Go from the first line to the line with "LEVEL_IN_FRONT = 0.82" and return those lines verbatim, ends included.

Data –
○ ○ ○

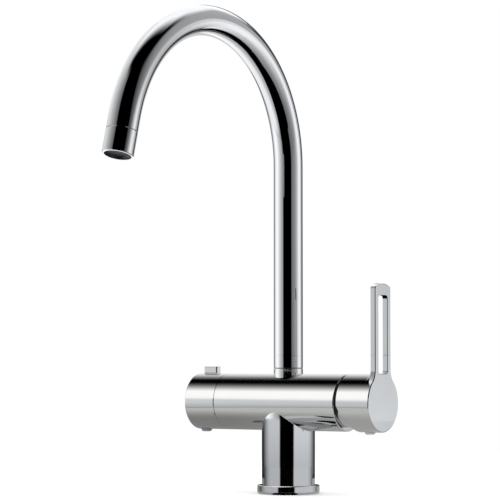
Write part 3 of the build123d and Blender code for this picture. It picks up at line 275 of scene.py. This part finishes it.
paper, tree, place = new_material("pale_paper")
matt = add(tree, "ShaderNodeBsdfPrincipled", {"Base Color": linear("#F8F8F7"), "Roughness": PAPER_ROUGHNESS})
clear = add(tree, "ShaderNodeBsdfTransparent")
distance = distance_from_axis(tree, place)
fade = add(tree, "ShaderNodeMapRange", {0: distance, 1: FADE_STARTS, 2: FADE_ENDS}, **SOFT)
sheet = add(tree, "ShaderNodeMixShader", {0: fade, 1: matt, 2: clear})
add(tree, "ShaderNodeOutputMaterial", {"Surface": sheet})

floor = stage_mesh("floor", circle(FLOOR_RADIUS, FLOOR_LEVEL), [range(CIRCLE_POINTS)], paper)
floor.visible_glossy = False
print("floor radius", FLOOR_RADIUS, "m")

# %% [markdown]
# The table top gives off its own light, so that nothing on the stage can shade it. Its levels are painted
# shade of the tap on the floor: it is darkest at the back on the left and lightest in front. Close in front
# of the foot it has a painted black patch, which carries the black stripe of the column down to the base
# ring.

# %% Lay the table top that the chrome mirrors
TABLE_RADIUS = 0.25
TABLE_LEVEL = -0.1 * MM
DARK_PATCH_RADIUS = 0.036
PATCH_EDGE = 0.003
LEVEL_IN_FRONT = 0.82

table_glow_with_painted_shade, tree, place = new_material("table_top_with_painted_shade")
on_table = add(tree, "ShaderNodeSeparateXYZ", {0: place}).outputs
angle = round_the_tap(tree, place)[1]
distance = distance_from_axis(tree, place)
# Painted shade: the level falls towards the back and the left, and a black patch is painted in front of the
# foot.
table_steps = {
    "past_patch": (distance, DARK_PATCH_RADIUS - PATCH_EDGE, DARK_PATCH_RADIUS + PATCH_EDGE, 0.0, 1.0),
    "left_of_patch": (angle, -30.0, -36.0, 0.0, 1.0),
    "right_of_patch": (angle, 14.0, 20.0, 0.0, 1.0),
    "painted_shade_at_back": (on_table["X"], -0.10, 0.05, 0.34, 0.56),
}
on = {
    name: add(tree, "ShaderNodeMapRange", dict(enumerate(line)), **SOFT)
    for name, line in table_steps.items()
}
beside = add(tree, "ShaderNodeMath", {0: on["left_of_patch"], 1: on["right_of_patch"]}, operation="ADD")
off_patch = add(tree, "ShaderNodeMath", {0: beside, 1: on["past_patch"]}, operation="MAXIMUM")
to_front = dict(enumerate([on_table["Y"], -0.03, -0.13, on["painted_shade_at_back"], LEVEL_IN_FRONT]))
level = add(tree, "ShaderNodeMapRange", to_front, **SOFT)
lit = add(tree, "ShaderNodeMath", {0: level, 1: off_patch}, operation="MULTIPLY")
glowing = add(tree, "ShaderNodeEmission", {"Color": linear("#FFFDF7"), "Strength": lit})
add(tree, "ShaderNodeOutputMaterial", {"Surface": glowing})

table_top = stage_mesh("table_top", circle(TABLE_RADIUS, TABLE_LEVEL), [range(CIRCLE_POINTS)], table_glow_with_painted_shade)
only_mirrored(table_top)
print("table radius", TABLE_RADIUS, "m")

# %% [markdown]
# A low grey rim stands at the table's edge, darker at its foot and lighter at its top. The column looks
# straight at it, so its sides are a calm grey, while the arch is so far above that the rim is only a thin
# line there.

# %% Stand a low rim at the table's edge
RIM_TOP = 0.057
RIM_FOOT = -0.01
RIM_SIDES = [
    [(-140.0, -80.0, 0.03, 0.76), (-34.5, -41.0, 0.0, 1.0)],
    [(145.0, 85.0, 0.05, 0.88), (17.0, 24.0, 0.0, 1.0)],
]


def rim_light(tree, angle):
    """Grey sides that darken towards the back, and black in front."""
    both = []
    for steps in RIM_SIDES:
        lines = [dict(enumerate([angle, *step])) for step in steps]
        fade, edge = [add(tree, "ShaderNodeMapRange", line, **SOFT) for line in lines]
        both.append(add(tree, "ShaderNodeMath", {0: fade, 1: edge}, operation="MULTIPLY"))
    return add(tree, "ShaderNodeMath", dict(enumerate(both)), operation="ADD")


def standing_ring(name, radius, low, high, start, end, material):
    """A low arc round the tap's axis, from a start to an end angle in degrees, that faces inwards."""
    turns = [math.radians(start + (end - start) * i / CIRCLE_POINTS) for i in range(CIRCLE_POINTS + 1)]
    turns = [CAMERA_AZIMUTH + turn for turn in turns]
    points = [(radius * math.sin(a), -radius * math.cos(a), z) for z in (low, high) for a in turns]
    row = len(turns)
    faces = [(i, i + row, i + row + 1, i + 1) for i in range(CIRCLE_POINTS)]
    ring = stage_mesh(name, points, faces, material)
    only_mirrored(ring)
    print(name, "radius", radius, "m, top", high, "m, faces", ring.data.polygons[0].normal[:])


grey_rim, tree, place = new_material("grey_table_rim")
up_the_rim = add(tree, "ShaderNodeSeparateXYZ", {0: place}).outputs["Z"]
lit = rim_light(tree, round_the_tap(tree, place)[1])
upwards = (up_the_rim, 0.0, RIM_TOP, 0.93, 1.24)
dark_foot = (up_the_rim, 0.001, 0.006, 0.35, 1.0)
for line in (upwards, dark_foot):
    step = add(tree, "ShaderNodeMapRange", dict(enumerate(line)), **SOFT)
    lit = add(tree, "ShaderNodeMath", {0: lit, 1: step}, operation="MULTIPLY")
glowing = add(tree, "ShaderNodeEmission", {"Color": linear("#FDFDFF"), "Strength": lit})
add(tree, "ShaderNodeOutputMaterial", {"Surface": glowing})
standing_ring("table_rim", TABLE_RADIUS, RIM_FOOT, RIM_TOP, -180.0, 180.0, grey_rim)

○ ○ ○

Correct response –
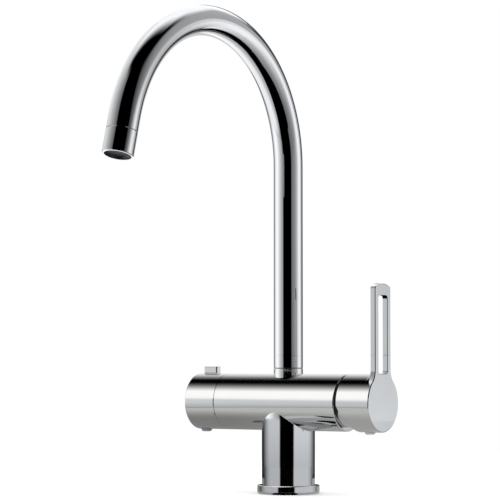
Write part 3 of the build123d and Blender code for this picture. It picks up at line 275 of scene.py. This part finishes it.
paper, tree, place = new_material("pale_paper")
matt = add(tree, "ShaderNodeBsdfPrincipled", {"Base Color": linear("#F8F8F7"), "Roughness": PAPER_ROUGHNESS})
clear = add(tree, "ShaderNodeBsdfTransparent")
distance = distance_from_axis(tree, place)
fade = add(tree, "ShaderNodeMapRange", {0: distance, 1: FADE_STARTS, 2: FADE_ENDS}, **SOFT)
sheet = add(tree, "ShaderNodeMixShader", {0: fade, 1: matt, 2: clear})
add(tree, "ShaderNodeOutputMaterial", {"Surface": sheet})

floor = stage_mesh("floor", circle(FLOOR_RADIUS, FLOOR_LEVEL), [range(CIRCLE_POINTS)], paper)
floor.visible_glossy = False
print("floor radius", FLOOR_RADIUS, "m")

# %% [markdown]
# The table top gives off its own light, so that nothing on the stage can shade it. Its levels are painted
# shade of the tap on the floor: it is darkest at the back on the left and lightest in front. Close in front
# of the foot it has a painted black patch, which carries the black stripe of the column down to the base
# ring.

# %% Lay the table top that the chrome mirrors
TABLE_RADIUS = 0.25
TABLE_LEVEL = -0.1 * MM
DARK_PATCH_RADIUS = 0.036
PATCH_EDGE = 0.003
LEVEL_IN_FRONT = 0.82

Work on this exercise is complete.